Mais le nouveau Klan tente de s’adapter, avec beaucoup de retard et de difficultés, à la réalité d’aujourd’hui. Car le Ku Klux Klan est toujours utile pour la classe dominante ne serait-ce que pour entretenir et perpétuer, par son agitation et les préjugés raciaux qu’il propage, la division au sein de la classe ouvrière. Le Klan a réussi à transmettre à de nombreuses organisations racistes cette culture de violence et de haine envers la population noire. C’est d’ailleurs l’une de ces organisations, le « New Empire Knights of the Ku Klux Klan » se réclamant du Klan, qui a appelé à soutenir Darren Wilson le policier qui a assassiné le jeune Noir Michael Brown à Ferguson le 9 août 2014. Pour cette organisation, le policier blanc « n’a fait que son boulot contre le nègre criminel » (12).
Selon une équipe canadienne de recherche sur le terrorisme, le Klan entretient des relations étroites avec l’armée et les marchands d’armes (13). Mais, en dernière analyse, le Ku Klux Klan n’est qu’un instrument parmi tant d’autres entre les mains de la bourgeoisie américaine.

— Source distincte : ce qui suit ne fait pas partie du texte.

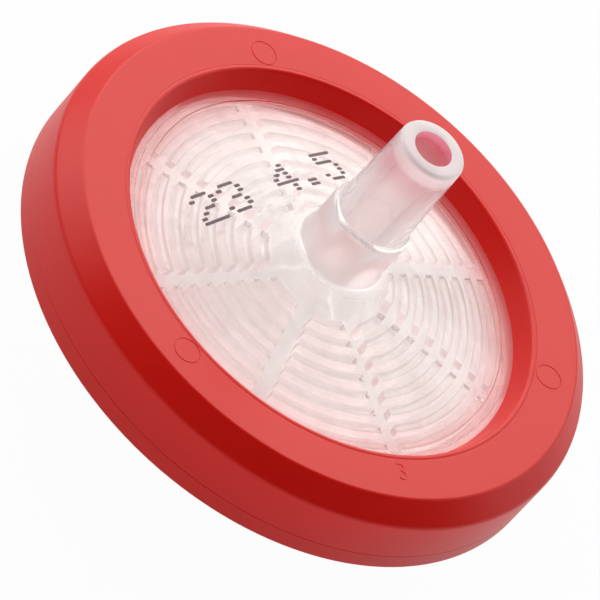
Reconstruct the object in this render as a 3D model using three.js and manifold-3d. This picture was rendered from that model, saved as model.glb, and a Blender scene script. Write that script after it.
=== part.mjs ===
// Syringe filter, 33 mm class, in millimetres with +Z up.
// A round filter unit of four pieces: an inlet housing with a female luer lock socket, a flat
// membrane, an outlet housing with a male luer cone and a ribbed drain, and a ring moulded over
// the rims of both housings that holds them shut.
// Frame: the origin is the centre of the inlet socket's open end, on which the filter stands.
// +Z runs along the flow axis to the outlet tip, and +X along one radial drain channel.

import * as THREE from 'three';
import { mergeVertices } from 'three/addons/utils/BufferGeometryUtils.js';
import Module from 'manifold-3d';

const wasm = await Module();
wasm.setup();

// ---- Driving dimensions -------------------------------------------------------------------

// Ring
const ringDiameter = 33.5;
const ringHeight = 4.93;
const ringWall = 2.0; // radial thickness outside the housings' rims
const ringBevelWidth = 1.15; // bevel between the flat outlet face and the outer wall
const ringBevelHeight = 1.15;
const ringBevelBlend = 0.2; // soft edge between bevel and outer wall
const ringFootRound = 0.12; // rounded lower edge of the outer wall
const lipThickness = 1.25; // each lip that grips the rims, along Z
const windowDiameter = 25.5; // opening in each lip, at its outer face
const windowDraft = 0.53; // how far each opening narrows per side, down to the housing
const windowEdgeRound = 0.15; // softened mouth of the opening
const mouldGap = 0.15; // radial clearance between the rims and the ring's inner wall

// Membrane
const membraneThickness = 0.15;
const clampWidth = 1.3; // width of membrane held between the rims

// Outlet housing
const outletRimThickness = 1.2;
const drainDiameter = 23.5; // ribbed chamber above the membrane
const ribHeightAtRim = 0.5; // depth of the drain chamber at its outer edge
const drainRise = 0.85; // how much deeper the chamber is at the boss
const ribCount = 8; // concentric rings of ribs
const ribPitch = 1.04;
const ribWidth = 0.52;
const outerRibMargin = 0.5; // from the chamber's wall to the outermost rib
const sectorCount = 8; // radial drain channels, evenly spaced
const channelWidth = 1.0;
const shellRise = 2.15; // height of the shallow outer cone, from the rim to the boss
const collarDiameter = 5.24; // low step where the boss meets the cone
const collarHeight = 0.32;
const bossDiameter = 4.92;
const bossHeight = 2.97; // above the collar
const bossEdgeRound = 0.25;
const luerTaper = 0.06; // change of diameter per length on both luer cones
const tipDiameter = 3.97;
const luerLength = 6.2; // male cone above the boss
const tipEdgeRound = 0.2;
const tipBoreDiameter = 2.28;
const drainBoreDiameter = 1.9; // the same bore where it meets the drain chamber

// Inlet housing
const socketDiameter = 6.7; // outside of the socket at its open end
const socketDraft = 0.12; // how much thicker the socket is per side at its root
const socketReach = 6.6; // from the ring's underside to the open end
const socketMouthDiameter = 4.29;
const socketDepth = 7.5; // length of the female luer cone
const inletBoreDiameter = 2.2;
const inletChamberDepth = 0.35; // at the rim, under the membrane
const inletChamberDrop = 0.3; // extra depth at the bore
const inletShellDrop = 0.9; // height of the shallow outer cone, from the rim to the socket
const lugSpan = 7.8; // across both lugs
const lugThickness = 1.1;
const lugAngle = 70; // degrees of the socket's edge that each lug covers

// Facets on one full turn
const ringFacets = 88;
const housingFacets = 64;
const ribFacets = 4; // along one rib
const cornerSteps = 3; // along one rounded edge
const weld = 0.1; // how far joined shapes reach into each other before they are united

// ---- Heights and radii that follow from them --------------------------------------------------

const ringRadius = ringDiameter / 2;
const ringBottom = socketReach;
const ringTop = ringBottom + ringHeight;
const rimRadius = ringRadius - ringWall - mouldGap;
const windowRadius = windowDiameter / 2;
const throatRadius = windowRadius - windowDraft;
const outletRimTop = ringTop - lipThickness;
const membraneTop = outletRimTop - outletRimThickness;
const membraneBottom = membraneTop - membraneThickness;
const inletRimBottom = ringBottom + lipThickness;
const drainRadius = drainDiameter / 2;
const membraneRadius = drainRadius + clampWidth;
const clampStep = membraneRadius + mouldGap;
const collarBase = outletRimTop + shellRise;
const bossBase = collarBase + collarHeight;
const bossTop = bossBase + bossHeight;
const tipHeight = bossTop + luerLength;
const bossRadius = bossDiameter / 2;
const socketTop = socketDepth;
const inletChamberTop = membraneBottom;
const socketRootRadius = socketDiameter / 2 + socketDraft;

// Height of the drain chamber's ceiling at a radius. It rises in a straight line to the boss.
function drainCeiling(radius) {
  const share = (drainRadius - radius) / (drainRadius - bossRadius);
  return membraneTop + ribHeightAtRim + drainRise * share;
}

// ---- Shape helpers ---------------------------------------------------------------------------

// Points of a quarter-like arc from one edge point to another, around a shared centre.
function roundedCorner(centreRadius, centreHeight, size, fromDegrees, toDegrees) {
  const points = [];
  for (let step = 0; step <= cornerSteps; step += 1) {
    const turn = THREE.MathUtils.degToRad(
      fromDegrees + ((toDegrees - fromDegrees) * step) / cornerSteps
    );
    points.push([centreRadius + size * Math.cos(turn), centreHeight + size * Math.sin(turn)]);
  }
  return points;
}

// A solid of revolution about Z from [radius, height] pairs, listed anticlockwise.
function turned(profile, facets) {
  const points = profile.map(([radius, height]) => new THREE.Vector2(radius, height));
  points.push(points[0].clone());
  const geometry = new THREE.LatheGeometry(points, facets);
  geometry.rotateX(Math.PI / 2);
  return geometry;
}

// An arc-shaped bar between two radii, centred on a direction, standing from one height to another.
function arcBar({ inner, outer, direction, innerHalf, outerHalf, bottom, top, facets }) {
  const outline = new THREE.Shape();
  for (let step = 0; step <= facets; step += 1) {
    const turn = direction - outerHalf + (2 * outerHalf * step) / facets;
    const corner = [outer * Math.cos(turn), outer * Math.sin(turn)];
    if (step === 0) outline.moveTo(...corner);
    else outline.lineTo(...corner);
  }
  for (let step = 0; step <= facets; step += 1) {
    const turn = direction + innerHalf - (2 * innerHalf * step) / facets;
    outline.lineTo(inner * Math.cos(turn), inner * Math.sin(turn));
  }
  outline.closePath();
  const geometry = new THREE.ExtrudeGeometry(outline, {
    depth: top - bottom,
    bevelEnabled: false,
  });
  geometry.translate(0, 0, bottom);
  return geometry;
}

// Closed mesh to manifold solid.
function toSolid(geometry) {
  const bare = geometry.clone();
  bare.deleteAttribute('normal');
  bare.deleteAttribute('uv');
  const merged = mergeVertices(bare, 1e-4);
  return new wasm.Manifold(
    new wasm.Mesh({
      numProp: 3,
      vertProperties: new Float32Array(merged.attributes.position.array),
      triVerts: new Uint32Array(merged.index.array),
    })
  );
}

// Manifold solid back to a mesh geometry.
function toGeometry(solid) {
  const mesh = solid.getMesh();
  const geometry = new THREE.BufferGeometry();
  geometry.setAttribute('position', new THREE.BufferAttribute(mesh.vertProperties, 3));
  geometry.setIndex(new THREE.BufferAttribute(mesh.triVerts, 1));
  geometry.computeVertexNormals();
  return geometry;
}

// ---- Ring ------------------------------------------------------------------------------------

// One moulding with a C-shaped section. Its two lips reach over the rims of the housings and
// leave a drafted window on each side.
function makeRing() {
  const innerWall = rimRadius + mouldGap;
  const faceRadius = ringRadius - ringBevelWidth;
  const mouthRadius = windowRadius + windowEdgeRound;
  const section = [
    [mouthRadius, ringBottom],
    ...roundedCorner(
      ringRadius - ringFootRound,
      ringBottom + ringFootRound,
      ringFootRound,
      -90,
      0
    ),
    [ringRadius, ringTop - ringBevelHeight - ringBevelBlend],
    [ringRadius - ringBevelBlend * 0.3, ringTop - ringBevelHeight],
    [ringRadius - ringBevelBlend, ringTop - ringBevelHeight + ringBevelBlend * 0.7],
    [faceRadius, ringTop],
    [mouthRadius, ringTop],
    [windowRadius, ringTop - windowEdgeRound],
    [throatRadius, outletRimTop],
    [innerWall, outletRimTop],
    [innerWall, inletRimBottom],
    [throatRadius, inletRimBottom],
    [windowRadius, ringBottom + windowEdgeRound],
  ];
  return turned(section, ringFacets);
}

// ---- Membrane --------------------------------------------------------------------------------

// A flat disc, clamped at its edge between the two rims and carried by the outlet ribs.
function makeMembrane() {
  const section = [
    [0, membraneBottom],
    [membraneRadius, membraneBottom],
    [membraneRadius, membraneTop],
    [0, membraneTop],
  ];
  const geometry = new THREE.LatheGeometry(
    section.map(([radius, height]) => new THREE.Vector2(radius, height)),
    housingFacets
  );
  geometry.rotateX(Math.PI / 2);
  return geometry;
}

// ---- Outlet housing --------------------------------------------------------------------------

// Shell, boss and male luer cone as one turned shape, hollow under the shell and bored through.
function outletShell() {
  const drainBore = drainBoreDiameter / 2;
  const tipBore = tipBoreDiameter / 2;
  const tipRadius = tipDiameter / 2;
  const coneRoot = tipRadius + (luerTaper * luerLength) / 2;
  const collarRadius = collarDiameter / 2;
  const section = [
    [drainRadius, membraneTop],
    [rimRadius, membraneTop],
    [rimRadius, outletRimTop],
    [throatRadius, outletRimTop],
    [collarRadius, collarBase],
    [collarRadius, bossBase - collarHeight / 3],
    [bossRadius, bossBase],
    ...roundedCorner(bossRadius - bossEdgeRound, bossTop - bossEdgeRound, bossEdgeRound, 0, 90),
    [coneRoot, bossTop],
    ...roundedCorner(tipRadius - tipEdgeRound, tipHeight - tipEdgeRound, tipEdgeRound, 0, 90),
    [tipBore, tipHeight],
    [drainBore, drainCeiling(drainBore)],
    [drainRadius, drainCeiling(drainRadius)],
  ];
  return turned(section, housingFacets);
}

// The membrane rests on rings of ribs, broken by radial channels that lead to the bore.
function makeOutletHousing() {
  let housing = toSolid(outletShell());
  const sector = (2 * Math.PI) / sectorCount;
  for (let ring = 0; ring < ribCount; ring += 1) {
    const outer = drainRadius - outerRibMargin - ring * ribPitch;
    const inner = outer - ribWidth;
    const halfAngle = (radius) => sector / 2 - Math.asin(channelWidth / 2 / radius);
    for (let index = 0; index < sectorCount; index += 1) {
      const bar = arcBar({
        inner,
        outer,
        direction: (index + 0.5) * sector,
        innerHalf: halfAngle(inner),
        outerHalf: halfAngle(outer),
        bottom: membraneTop,
        top: drainCeiling(inner) + weld,
        facets: ribFacets,
      });
      housing = housing.add(toSolid(bar));
    }
  }
  return toGeometry(housing);
}

// ---- Inlet housing ---------------------------------------------------------------------------

// Shell and socket as one turned shape: a step beside the membrane carries the outlet rim, and
// the female luer cone narrows to the inlet bore.
function inletShell() {
  const inletBore = inletBoreDiameter / 2;
  const mouth = socketMouthDiameter / 2;
  const seat = mouth - (luerTaper * socketDepth) / 2;
  const section = [
    [mouth, 0],
    [socketDiameter / 2, 0],
    [socketRootRadius, inletRimBottom - inletShellDrop],
    [throatRadius, inletRimBottom],
    [rimRadius, inletRimBottom],
    [rimRadius, membraneTop],
    [clampStep, membraneTop],
    [clampStep, membraneBottom],
    [drainRadius, membraneBottom],
    [drainRadius, inletChamberTop - inletChamberDepth],
    [inletBore, inletChamberTop - inletChamberDepth - inletChamberDrop],
    [inletBore, socketTop],
    [seat, socketTop],
  ];
  return turned(section, housingFacets);
}

// Two lugs at the socket's open end take the thread of a luer lock.
function makeInletHousing() {
  let housing = toSolid(inletShell());
  const half = THREE.MathUtils.degToRad(lugAngle / 2);
  for (const direction of [0, Math.PI]) {
    const lug = arcBar({
      inner: socketDiameter / 2 - weld,
      outer: lugSpan / 2,
      direction,
      innerHalf: half,
      outerHalf: half,
      bottom: 0,
      top: lugThickness,
      facets: 8,
    });
    housing = housing.add(toSolid(lug));
  }
  return toGeometry(housing);
}

// ---- Assembly --------------------------------------------------------------------------------

const clearPlastic = { color: 0xf0e9e8, roughness: 0.35, metalness: 0 };
const pieces = [
  ['inlet_housing', makeInletHousing(), clearPlastic],
  ['membrane', makeMembrane(), { color: 0xf6f4f0, roughness: 0.9, metalness: 0 }],
  ['outlet_housing', makeOutletHousing(), clearPlastic],
  ['overmould_ring', makeRing(), { color: 0xd4332c, roughness: 0.45, metalness: 0 }],
];

const syringeFilter = new THREE.Group();
for (const [name, geometry, finish] of pieces) {
  const mesh = new THREE.Mesh(geometry, new THREE.MeshStandardMaterial(finish));
  mesh.name = name;
  syringeFilter.add(mesh);
}

export default syringeFilter;
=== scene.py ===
"""Round syringe filter, 33 mm class: two clear luer housings and a membrane in a red moulded ring.

Shapes are worked out in millimetres and finished in metres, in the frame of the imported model.
"""

import math

import bmesh
import bpy
from mathutils import Matrix, Vector


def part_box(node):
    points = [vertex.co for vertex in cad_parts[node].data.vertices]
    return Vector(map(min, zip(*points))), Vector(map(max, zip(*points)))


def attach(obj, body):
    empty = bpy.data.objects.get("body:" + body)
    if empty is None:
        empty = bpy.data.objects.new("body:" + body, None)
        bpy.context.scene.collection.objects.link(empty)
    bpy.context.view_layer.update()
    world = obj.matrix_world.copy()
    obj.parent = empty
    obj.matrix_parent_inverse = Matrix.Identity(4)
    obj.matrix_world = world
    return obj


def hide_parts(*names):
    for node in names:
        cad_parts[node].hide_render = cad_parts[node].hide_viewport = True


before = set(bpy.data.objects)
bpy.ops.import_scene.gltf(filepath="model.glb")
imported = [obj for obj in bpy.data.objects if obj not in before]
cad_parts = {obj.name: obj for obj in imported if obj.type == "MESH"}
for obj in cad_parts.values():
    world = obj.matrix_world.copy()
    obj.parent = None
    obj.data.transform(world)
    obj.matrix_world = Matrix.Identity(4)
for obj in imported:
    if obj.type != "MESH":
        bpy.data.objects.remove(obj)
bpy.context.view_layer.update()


# ---- Membrane --------------------------------------------------------------------------------
# The real piece is a round sheet of microporous polymer, punched from a roll and laid dry
# between the housings. It is matt and nearly white, with a very fine open grain.

MM = 0.001


def span(node):
    """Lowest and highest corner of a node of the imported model, in millimetres."""
    low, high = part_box(node)
    return Vector(low) / MM, Vector(high) / MM


def turned(outline, facets):
    """A closed body turned about Z, from corners given as radius, height and rounding."""
    body = bmesh.new()
    corners = [body.verts.new((radius, 0, height)) for radius, height, _ in outline]
    body.faces.new(corners)
    for corner, (_, _, rounding) in zip(corners, outline):
        if rounding:
            bmesh.ops.bevel(
                body,
                geom=[corner],
                offset=rounding,
                segments=4,
                profile=0.5,
                affect="VERTICES",
                material=-1,
            )
    bmesh.ops.delete(body, geom=list(body.faces), context="FACES_ONLY")
    bmesh.ops.spin(
        body,
        geom=[*body.verts, *body.edges],
        cent=(0, 0, 0),
        axis=(0, 0, 1),
        angle=2 * math.pi,
        steps=facets,
        use_merge=True,
    )
    return body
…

Le racisme, la violence et d’une manière générale l’oppression de classe et de race ne sont que des moyens au service du profit et de l’accumulation du capital. Le racisme a servi dans le passé l’esclavage, il sert aujourd’hui, sous des formes différentes, l’esclavage capitaliste, le salariat. Il est vrai aussi que cette violence revêt une dimension spécifique aux États-Unis du fait du fardeau de l’histoire. Le travailleur noir subit l’exploitation de classe mais aussi l’oppression de race. Pour les travailleurs noirs, la lutte contre le racisme est un combat quotidien, vital. Ils affrontent constamment, entre autres, les brutalités policières et la violence d’un système judiciaire qui les envoie souvent et injustement dans les couloirs de la mort. Mais la lutte des travailleurs noirs, aussi fondamentale soit-elle, ne suffit pas à les libérer des chaînes du capital. L’alliance avec les travailleurs blancs est indispensable pour améliorer leurs conditions quotidiennes d’existence et surtout pour entreprendre ensemble une lutte d’envergure pour l’abolition du salariat source de leurs division et de leur oppression.